What follows is a listing; give it again exactly, in its entirety.

### DATA SEGMENT ###

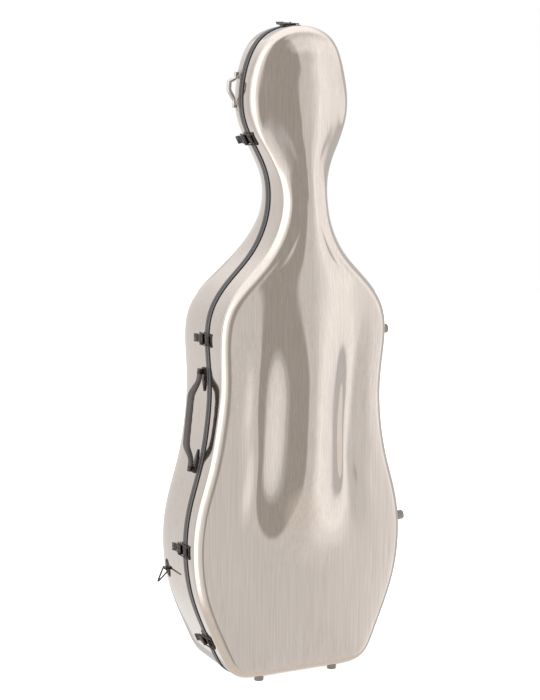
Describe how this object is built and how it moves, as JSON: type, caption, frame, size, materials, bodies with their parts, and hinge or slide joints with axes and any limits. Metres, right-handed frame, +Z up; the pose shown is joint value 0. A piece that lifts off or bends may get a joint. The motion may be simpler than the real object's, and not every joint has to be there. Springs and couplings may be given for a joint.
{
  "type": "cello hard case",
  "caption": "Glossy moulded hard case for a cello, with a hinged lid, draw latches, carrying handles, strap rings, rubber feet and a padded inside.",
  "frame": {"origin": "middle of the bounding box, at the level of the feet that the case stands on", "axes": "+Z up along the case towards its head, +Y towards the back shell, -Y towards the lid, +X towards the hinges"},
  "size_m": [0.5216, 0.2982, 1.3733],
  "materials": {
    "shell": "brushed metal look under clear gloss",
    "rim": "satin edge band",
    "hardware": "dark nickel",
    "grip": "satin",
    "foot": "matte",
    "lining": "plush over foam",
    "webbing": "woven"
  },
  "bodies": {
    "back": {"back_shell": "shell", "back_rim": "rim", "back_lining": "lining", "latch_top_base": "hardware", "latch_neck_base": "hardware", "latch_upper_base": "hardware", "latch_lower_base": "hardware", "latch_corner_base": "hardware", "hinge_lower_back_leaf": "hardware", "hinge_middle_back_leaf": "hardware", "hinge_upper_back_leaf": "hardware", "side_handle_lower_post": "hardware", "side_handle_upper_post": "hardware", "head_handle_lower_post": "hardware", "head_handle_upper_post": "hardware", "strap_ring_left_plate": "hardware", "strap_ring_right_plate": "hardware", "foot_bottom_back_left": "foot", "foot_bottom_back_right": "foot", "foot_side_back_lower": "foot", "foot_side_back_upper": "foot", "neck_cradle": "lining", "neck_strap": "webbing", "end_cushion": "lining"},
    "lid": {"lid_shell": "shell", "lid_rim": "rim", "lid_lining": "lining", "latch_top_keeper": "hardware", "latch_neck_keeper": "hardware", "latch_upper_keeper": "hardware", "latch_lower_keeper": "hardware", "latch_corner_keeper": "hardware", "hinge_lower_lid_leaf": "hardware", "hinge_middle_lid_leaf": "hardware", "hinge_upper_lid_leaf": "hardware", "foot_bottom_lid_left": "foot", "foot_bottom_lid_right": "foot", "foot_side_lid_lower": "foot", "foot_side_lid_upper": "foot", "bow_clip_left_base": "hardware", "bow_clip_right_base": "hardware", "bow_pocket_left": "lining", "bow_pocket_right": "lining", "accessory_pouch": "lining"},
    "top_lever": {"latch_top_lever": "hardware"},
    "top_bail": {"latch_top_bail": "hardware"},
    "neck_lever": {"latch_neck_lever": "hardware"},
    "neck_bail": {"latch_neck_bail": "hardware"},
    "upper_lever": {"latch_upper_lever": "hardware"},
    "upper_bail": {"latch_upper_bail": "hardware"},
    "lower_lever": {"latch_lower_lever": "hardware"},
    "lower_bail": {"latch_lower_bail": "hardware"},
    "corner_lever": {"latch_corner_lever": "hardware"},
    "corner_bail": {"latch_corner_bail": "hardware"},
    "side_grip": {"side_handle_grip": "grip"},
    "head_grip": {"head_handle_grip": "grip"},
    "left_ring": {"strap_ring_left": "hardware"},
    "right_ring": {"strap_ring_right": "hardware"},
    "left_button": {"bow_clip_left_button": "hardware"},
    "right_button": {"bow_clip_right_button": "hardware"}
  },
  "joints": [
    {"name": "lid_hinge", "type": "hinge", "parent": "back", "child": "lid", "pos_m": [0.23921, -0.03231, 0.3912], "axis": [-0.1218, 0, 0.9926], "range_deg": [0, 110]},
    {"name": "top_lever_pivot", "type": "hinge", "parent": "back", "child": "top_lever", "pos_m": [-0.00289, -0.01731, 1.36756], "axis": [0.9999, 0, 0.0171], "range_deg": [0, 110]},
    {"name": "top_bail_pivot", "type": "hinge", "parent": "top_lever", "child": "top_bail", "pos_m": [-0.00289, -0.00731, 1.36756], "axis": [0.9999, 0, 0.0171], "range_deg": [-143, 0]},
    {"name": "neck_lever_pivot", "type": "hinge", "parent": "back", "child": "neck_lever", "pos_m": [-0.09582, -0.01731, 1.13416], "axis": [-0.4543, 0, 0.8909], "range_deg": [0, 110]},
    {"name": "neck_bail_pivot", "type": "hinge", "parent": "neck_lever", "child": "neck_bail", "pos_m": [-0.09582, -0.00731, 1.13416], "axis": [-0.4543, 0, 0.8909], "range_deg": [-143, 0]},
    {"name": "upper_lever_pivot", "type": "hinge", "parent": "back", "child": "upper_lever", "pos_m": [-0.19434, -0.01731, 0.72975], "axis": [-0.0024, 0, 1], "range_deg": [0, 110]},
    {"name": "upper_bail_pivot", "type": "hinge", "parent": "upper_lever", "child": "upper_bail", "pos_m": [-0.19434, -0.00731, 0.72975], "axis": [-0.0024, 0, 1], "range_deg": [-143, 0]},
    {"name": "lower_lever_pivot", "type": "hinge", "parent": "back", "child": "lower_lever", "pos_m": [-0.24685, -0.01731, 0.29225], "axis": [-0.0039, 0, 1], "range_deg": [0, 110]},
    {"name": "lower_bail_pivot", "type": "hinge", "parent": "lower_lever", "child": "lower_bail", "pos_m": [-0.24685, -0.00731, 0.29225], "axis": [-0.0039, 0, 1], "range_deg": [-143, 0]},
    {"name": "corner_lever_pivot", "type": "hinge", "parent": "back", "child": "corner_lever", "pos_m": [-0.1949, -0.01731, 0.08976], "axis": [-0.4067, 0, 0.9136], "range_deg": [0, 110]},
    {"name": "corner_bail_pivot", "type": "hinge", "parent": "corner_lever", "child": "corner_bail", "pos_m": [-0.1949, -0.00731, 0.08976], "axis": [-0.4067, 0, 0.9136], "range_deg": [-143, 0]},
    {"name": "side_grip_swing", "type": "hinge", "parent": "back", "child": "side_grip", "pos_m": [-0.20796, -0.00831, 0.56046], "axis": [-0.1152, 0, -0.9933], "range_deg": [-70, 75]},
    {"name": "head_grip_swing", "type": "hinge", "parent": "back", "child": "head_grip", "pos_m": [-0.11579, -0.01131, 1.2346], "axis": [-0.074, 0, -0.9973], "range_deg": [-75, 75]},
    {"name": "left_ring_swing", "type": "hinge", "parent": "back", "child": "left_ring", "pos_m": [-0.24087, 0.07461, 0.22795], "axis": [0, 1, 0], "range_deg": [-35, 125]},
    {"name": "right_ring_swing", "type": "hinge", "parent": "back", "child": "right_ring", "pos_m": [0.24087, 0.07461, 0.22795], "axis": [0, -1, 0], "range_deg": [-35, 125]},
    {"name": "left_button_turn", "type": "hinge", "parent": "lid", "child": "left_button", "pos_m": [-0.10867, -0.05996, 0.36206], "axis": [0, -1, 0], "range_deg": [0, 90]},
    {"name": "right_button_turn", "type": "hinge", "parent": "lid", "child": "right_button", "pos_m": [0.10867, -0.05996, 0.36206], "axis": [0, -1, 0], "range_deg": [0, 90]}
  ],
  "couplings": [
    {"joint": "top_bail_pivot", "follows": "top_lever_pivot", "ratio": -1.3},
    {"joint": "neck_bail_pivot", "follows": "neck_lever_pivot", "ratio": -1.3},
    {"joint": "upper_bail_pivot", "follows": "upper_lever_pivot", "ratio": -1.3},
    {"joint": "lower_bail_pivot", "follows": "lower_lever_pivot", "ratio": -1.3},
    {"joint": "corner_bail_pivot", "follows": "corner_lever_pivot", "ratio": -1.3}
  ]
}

###

_COMPLETE ANSWER_
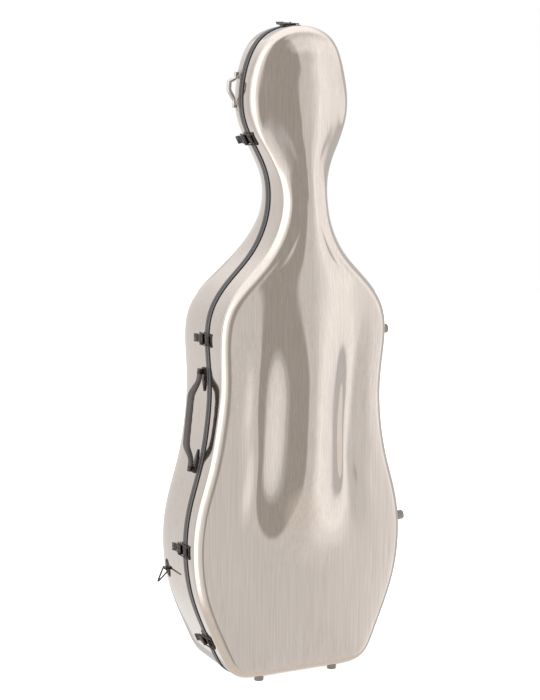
Describe how this object is built and how it moves, as JSON: type, caption, frame, size, materials, bodies with their parts, and hinge or slide joints with axes and any limits. Metres, right-handed frame, +Z up; the pose shown is joint value 0. A piece that lifts off or bends may get a joint. The motion may be simpler than the real object's, and not every joint has to be there. Springs and couplings may be given for a joint.
{
  "type": "cello hard case",
  "caption": "Glossy moulded hard case for a cello, with a hinged lid, draw latches, carrying handles, strap rings, rubber feet and a padded inside.",
  "frame": {"origin": "middle of the bounding box, at the level of the feet that the case stands on", "axes": "+Z up along the case towards its head, +Y towards the back shell, -Y towards the lid, +X towards the hinges"},
  "size_m": [0.5216, 0.2982, 1.3733],
  "materials": {
    "shell": "brushed metal look under clear gloss",
    "rim": "satin edge band",
    "hardware": "dark nickel",
    "grip": "satin",
    "foot": "matte",
    "lining": "plush over foam",
    "webbing": "woven"
  },
  "bodies": {
    "back": {"back_shell": "shell", "back_rim": "rim", "back_lining": "lining", "latch_top_base": "hardware", "latch_neck_base": "hardware", "latch_upper_base": "hardware", "latch_lower_base": "hardware", "latch_corner_base": "hardware", "hinge_lower_back_leaf": "hardware", "hinge_middle_back_leaf": "hardware", "hinge_upper_back_leaf": "hardware", "side_handle_lower_post": "hardware", "side_handle_upper_post": "hardware", "head_handle_lower_post": "hardware", "head_handle_upper_post": "hardware", "strap_ring_left_plate": "hardware", "strap_ring_right_plate": "hardware", "foot_bottom_back_left": "foot", "foot_bottom_back_right": "foot", "foot_side_back_lower": "foot", "foot_side_back_upper": "foot", "neck_cradle": "lining", "neck_strap": "webbing", "end_cushion": "lining"},
    "lid": {"lid_shell": "shell", "lid_rim": "rim", "lid_lining": "lining", "latch_top_keeper": "hardware", "latch_neck_keeper": "hardware", "latch_upper_keeper": "hardware", "latch_lower_keeper": "hardware", "latch_corner_keeper": "hardware", "hinge_lower_lid_leaf": "hardware", "hinge_middle_lid_leaf": "hardware", "hinge_upper_lid_leaf": "hardware", "foot_bottom_lid_left": "foot", "foot_bottom_lid_right": "foot", "foot_side_lid_lower": "foot", "foot_side_lid_upper": "foot", "bow_clip_left_base": "hardware", "bow_clip_right_base": "hardware", "bow_pocket_left": "lining", "bow_pocket_right": "lining", "accessory_pouch": "lining"},
    "top_lever": {"latch_top_lever": "hardware"},
    "top_bail": {"latch_top_bail": "hardware"},
    "neck_lever": {"latch_neck_lever": "hardware"},
    "neck_bail": {"latch_neck_bail": "hardware"},
    "upper_lever": {"latch_upper_lever": "hardware"},
    "upper_bail": {"latch_upper_bail": "hardware"},
    "lower_lever": {"latch_lower_lever": "hardware"},
    "lower_bail": {"latch_lower_bail": "hardware"},
    "corner_lever": {"latch_corner_lever": "hardware"},
    "corner_bail": {"latch_corner_bail": "hardware"},
    "side_grip": {"side_handle_grip": "grip"},
    "head_grip": {"head_handle_grip": "grip"},
    "left_ring": {"strap_ring_left": "hardware"},
    "right_ring": {"strap_ring_right": "hardware"},
    "left_button": {"bow_clip_left_button": "hardware"},
    "right_button": {"bow_clip_right_button": "hardware"}
  },
  "joints": [
    {"name": "lid_hinge", "type": "hinge", "parent": "back", "child": "lid", "pos_m": [0.23921, -0.03231, 0.3912], "axis": [-0.1218, 0, 0.9926], "range_deg": [0, 110]},
    {"name": "top_lever_pivot", "type": "hinge", "parent": "back", "child": "top_lever", "pos_m": [-0.00289, -0.01731, 1.36756], "axis": [0.9999, 0, 0.0171], "range_deg": [0, 110]},
    {"name": "top_bail_pivot", "type": "hinge", "parent": "top_lever", "child": "top_bail", "pos_m": [-0.00289, -0.00731, 1.36756], "axis": [0.9999, 0, 0.0171], "range_deg": [-143, 0]},
    {"name": "neck_lever_pivot", "type": "hinge", "parent": "back", "child": "neck_lever", "pos_m": [-0.09582, -0.01731, 1.13416], "axis": [-0.4543, 0, 0.8909], "range_deg": [0, 110]},
    {"name": "neck_bail_pivot", "type": "hinge", "parent": "neck_lever", "child": "neck_bail", "pos_m": [-0.09582, -0.00731, 1.13416], "axis": [-0.4543, 0, 0.8909], "range_deg": [-143, 0]},
    {"name": "upper_lever_pivot", "type": "hinge", "parent": "back", "child": "upper_lever", "pos_m": [-0.19434, -0.01731, 0.72975], "axis": [-0.0024, 0, 1], "range_deg": [0, 110]},
    {"name": "upper_bail_pivot", "type": "hinge", "parent": "upper_lever", "child": "upper_bail", "pos_m": [-0.19434, -0.00731, 0.72975], "axis": [-0.0024, 0, 1], "range_deg": [-143, 0]},
    {"name": "lower_lever_pivot", "type": "hinge", "parent": "back", "child": "lower_lever", "pos_m": [-0.24685, -0.01731, 0.29225], "axis": [-0.0039, 0, 1], "range_deg": [0, 110]},
    {"name": "lower_bail_pivot", "type": "hinge", "parent": "lower_lever", "child": "lower_bail", "pos_m": [-0.24685, -0.00731, 0.29225], "axis": [-0.0039, 0, 1], "range_deg": [-143, 0]},
    {"name": "corner_lever_pivot", "type": "hinge", "parent": "back", "child": "corner_lever", "pos_m": [-0.1949, -0.01731, 0.08976], "axis": [-0.4067, 0, 0.9136], "range_deg": [0, 110]},
    {"name": "corner_bail_pivot", "type": "hinge", "parent": "corner_lever", "child": "corner_bail", "pos_m": [-0.1949, -0.00731, 0.08976], "axis": [-0.4067, 0, 0.9136], "range_deg": [-143, 0]},
    {"name": "side_grip_swing", "type": "hinge", "parent": "back", "child": "side_grip", "pos_m": [-0.20796, -0.00831, 0.56046], "axis": [-0.1152, 0, -0.9933], "range_deg": [-70, 75]},
    {"name": "head_grip_swing", "type": "hinge", "parent": "back", "child": "head_grip", "pos_m": [-0.11579, -0.01131, 1.2346], "axis": [-0.074, 0, -0.9973], "range_deg": [-75, 75]},
    {"name": "left_ring_swing", "type": "hinge", "parent": "back", "child": "left_ring", "pos_m": [-0.24087, 0.07461, 0.22795], "axis": [0, 1, 0], "range_deg": [-35, 125]},
    {"name": "right_ring_swing", "type": "hinge", "parent": "back", "child": "right_ring", "pos_m": [0.24087, 0.07461, 0.22795], "axis": [0, -1, 0], "range_deg": [-35, 125]},
    {"name": "left_button_turn", "type": "hinge", "parent": "lid", "child": "left_button", "pos_m": [-0.10867, -0.05996, 0.36206], "axis": [0, -1, 0], "range_deg": [0, 90]},
    {"name": "right_button_turn", "type": "hinge", "parent": "lid", "child": "right_button", "pos_m": [0.10867, -0.05996, 0.36206], "axis": [0, -1, 0], "range_deg": [0, 90]}
  ],
  "couplings": [
    {"joint": "top_bail_pivot", "follows": "top_lever_pivot", "ratio": -1.3},
    {"joint": "neck_bail_pivot", "follows": "neck_lever_pivot", "ratio": -1.3},
    {"joint": "upper_bail_pivot", "follows": "upper_lever_pivot", "ratio": -1.3},
    {"joint": "lower_bail_pivot", "follows": "lower_lever_pivot", "ratio": -1.3},
    {"joint": "corner_bail_pivot", "follows": "corner_lever_pivot", "ratio": -1.3}
  ]
}